Winter bonuses hit record in Japan, led by manufacturers

Payouts average $7,400 in sixth straight annual increase

The average winter bonus for employees at Japan's listed companies grew more than 3% from last year.
The average winter bonus for employees at Japan's listed companies grew more than 3% from last year.

TOKYO -- Winter bonuses at Japanese companies averaged an all-time high of 834,391 yen ($7,400) this year, according to a Nikkei survey released Monday, notching a sixth straight year of growth on strong corporate earnings.

The average across all industries was the highest since the survey began in 1975, topping the $7,300 tally from 2007 just before the financial crisis. This year's 3.28% growth surpassed a 2.18% increase last year to top the 3% mark for the first time in three years.

The strong 2018 bonuses reflect healthy earnings for the year ended in March since many companies set winter-bonus payouts during annual pay negotiations in spring. Net profit for Japan's listed businesses hit a second straight high in fiscal 2017.

The generous payouts are likely to help boost individual consumption. But with the U.S.-China trade war clouding the global economic outlook, next year may not see a repeat of such brisk growth.

The payout in the manufacturing sector climbed 3.38% to $7,750 in a second consecutive year of growth, jumping 16.24% among steelmakers and 5.97% for machinery manufacturers.

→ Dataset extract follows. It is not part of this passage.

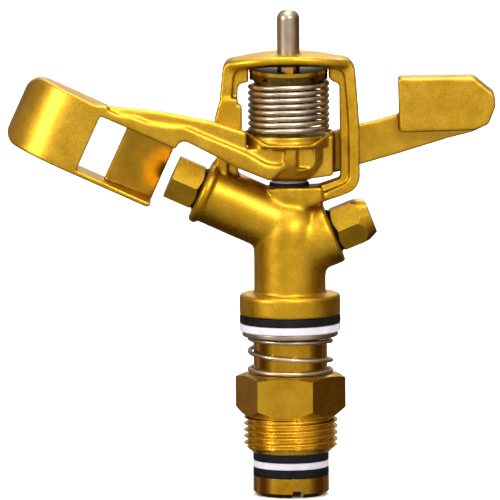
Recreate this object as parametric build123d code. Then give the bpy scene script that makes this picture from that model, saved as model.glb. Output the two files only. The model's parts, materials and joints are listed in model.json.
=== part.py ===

The growth at manufacturers outpaced that at nonmanufacturers for the first time in four years. In the three years through 2017, the nonmanufacturing sector aggressively sweetened bonus packages to retain employees amid a worsening labor shortage.

Buoyed by strong demand for memory chips, Tokyo Electron topped Japanese companies' winter-bonus ranking for a second-year in a row. 

Electronics companies lifted bonuses 3.12%. Tokyo Electron, which produces chip manufacturing equipment, increased the average payout 30.33% to $24,860, remaining the top-paying business for the second year running. Growing memory demand for data centers and smartphones spurred healthy equipment sales.

In second place was software developer JustSystems, which raised payouts 21.54% to $19,440 buoyed by the stellar performance of its cloud-based distance learning business.

Bonuses at nonmanufacturing companies grew 2.86% to $6,230 -- a fourth straight annual rise, but the pace was much slower than the 4%- and 5%-range growth in 2015 and 2016. Payouts grew 5.62% for builders and 4.75% for land transportation companies.

Factors like the U.S.-China trade war are raising uncertainty in the global economy. Though Japan's listed businesses are on track for a third straight record profit in the current fiscal year, the growth rate looks likely to shrink, with many already downgrading earnings forecasts.

"Economic prospects are growing increasingly uncertain, and corporate earnings growth appears to be reaching a peak," said Taro Saito at NLI Research Institute. "Next fiscal year could see a slowdown in bonus growth."

The survey contacted the 2,185 listed and leading nonlisted companies and used 537 responses provided by Nov. 30.